Thread: using create constraint trigger

using create constraint trigger

From
Bruno Wolff III
Date:
I am interested in having a constraint checked at the end of a transaction
that is close to a references constraint but not exactly the same.
Simplfied versions of the table create statements look like the following:
create table table1 (
  col1 int primary key,
  col2 int
);
create table table2 (
  col1 int references table1,
  col3 int,
  col4 int,
  primary key (col1, col3)
);

The additional constraint I want is that every row in table 1 should have
at least one corresponding row (but might have more than one) in table2
(with the same value of col1).

It looks like it might be possible to do this with create constraint trigger,
but the documentation for that command is sparse (and it warns against
using it).

It also seems like a deferred references constraint might work, but I am not
sure what the behavior will do what I want because of the duplicates in
the referenced table.

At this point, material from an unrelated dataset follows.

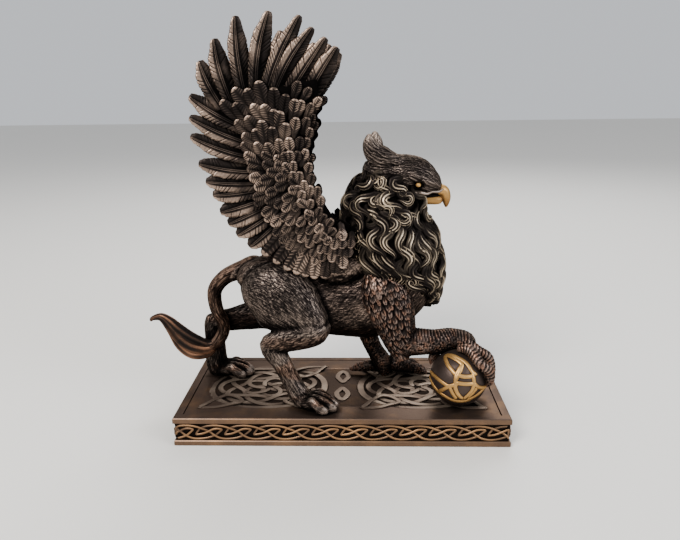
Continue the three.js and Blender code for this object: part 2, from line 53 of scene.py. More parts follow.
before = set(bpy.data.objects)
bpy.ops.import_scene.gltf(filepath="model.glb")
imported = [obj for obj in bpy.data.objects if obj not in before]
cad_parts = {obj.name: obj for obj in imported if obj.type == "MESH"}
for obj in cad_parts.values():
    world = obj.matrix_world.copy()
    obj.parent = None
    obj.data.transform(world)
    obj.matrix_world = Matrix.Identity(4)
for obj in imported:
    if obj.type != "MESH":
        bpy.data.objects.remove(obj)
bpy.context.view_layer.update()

import functools
import math
from collections import namedtuple

import bmesh
import bpy
import numpy as np
from bpy.props import FloatProperty, FloatVectorProperty, IntProperty, PointerProperty
from mathutils import Matrix, Vector
from mathutils.bvhtree import BVHTree
from mathutils.kdtree import KDTree

MM = 0.001

# A distance too small to matter
HAIRLINE = 1e-5

# Where each set of random draws starts
SEEDS = {
    "fur": 11, "fur clumps": 12, "shoulder feathers": 13, "pebbles": 14, "crown": 15, "mane": 31,
    "near wing": 40, "far wing": 42,
}

# The griffin's node and slot
GRIFFIN = ("griffin", "griffin_bronze")

PLINTH_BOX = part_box("plinth")
ORB_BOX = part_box("orb")
PLINTH = PLINTH_BOX[1] - PLINTH_BOX[0]

# The level that the paws and the orb stand on, just over the knotwork straps
STAND = ORB_BOX[0].z

SIDEWAYS = np.array((0.0, 1.0, 0.0))
UPWARDS = np.array((0.0, 0.0, 1.0))


# Numbers and curves


def unit(v):
    """Arrows drawn to a length of one."""
    return v / np.maximum(np.linalg.norm(v, axis=-1, keepdims=True), 1e-12)


def ramp(low, high, value):
    """From 0 at `low` to 1 at `high`, with no kink at either."""
    share = np.clip((value - low) / (high - low), 0, 1)
    return share * share * (3 - 2 * share)


def squared(value, power):
    """A sine or cosine drawn towards its ends, for fuller corners."""
    return np.sign(value) * np.abs(value) ** power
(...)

The documentation says that uniqueness isn't enforced,
but doesn't directly describe what happens if one of several rows satisfying the
reference is deleted. It seems to imply if any of the referenced rows is
deleted then the delete action will occur, even if there are still other rows
that satisfy the restriction.

I can just enforce this constraint in the application, but I was hoping to
do it in the database.

Re: using create constraint trigger

From
Stephan Szabo
Date:
On Wed, 6 Jun 2001, Bruno Wolff III wrote:

> I am interested in having a constraint checked at the end of a transaction
> that is close to a references constraint but not exactly the same.
> Simplfied versions of the table create statements look like the following:
> create table table1 (
>   col1 int primary key,
>   col2 int
> );
> create table table2 (
>   col1 int references table1,
>   col3 int,
>   col4 int,
>   primary key (col1, col3)
> );
>
> The additional constraint I want is that every row in table 1 should have
> at least one corresponding row (but might have more than one) in table2
> (with the same value of col1).
>
> It looks like it might be possible to do this with create constraint trigger,
> but the documentation for that command is sparse (and it warns against
> using it).
>
> It also seems like a deferred references constraint might work, but I am not
> sure what the behavior will do what I want because of the duplicates in
> the referenced table. The documentation says that uniqueness isn't enforced,
> but doesn't directly describe what happens if one of several rows satisfying the
> reference is deleted. It seems to imply if any of the referenced rows is
> deleted then the delete action will occur, even if there are still other rows
> that satisfy the restriction.

Yes.  SQL does not allow you to reference against a set of columns that
aren't defined unique.  We now enforce this in 7.1.
You could probably do the insert/update time check just by using the
function that checks insert for foreign keys. The referential actions are
more involved.  The triggers need to make sure that there doesn't exist at
least one matching row before doing the action.  This is actually needed
for other things as well and will probably be in the triggers for 7.2, but
you still couldn't define it as references due to the lack of unique.

As for how to use create constraint trigger, your best bet would be to
look at the output of pg_dump for the references constraints.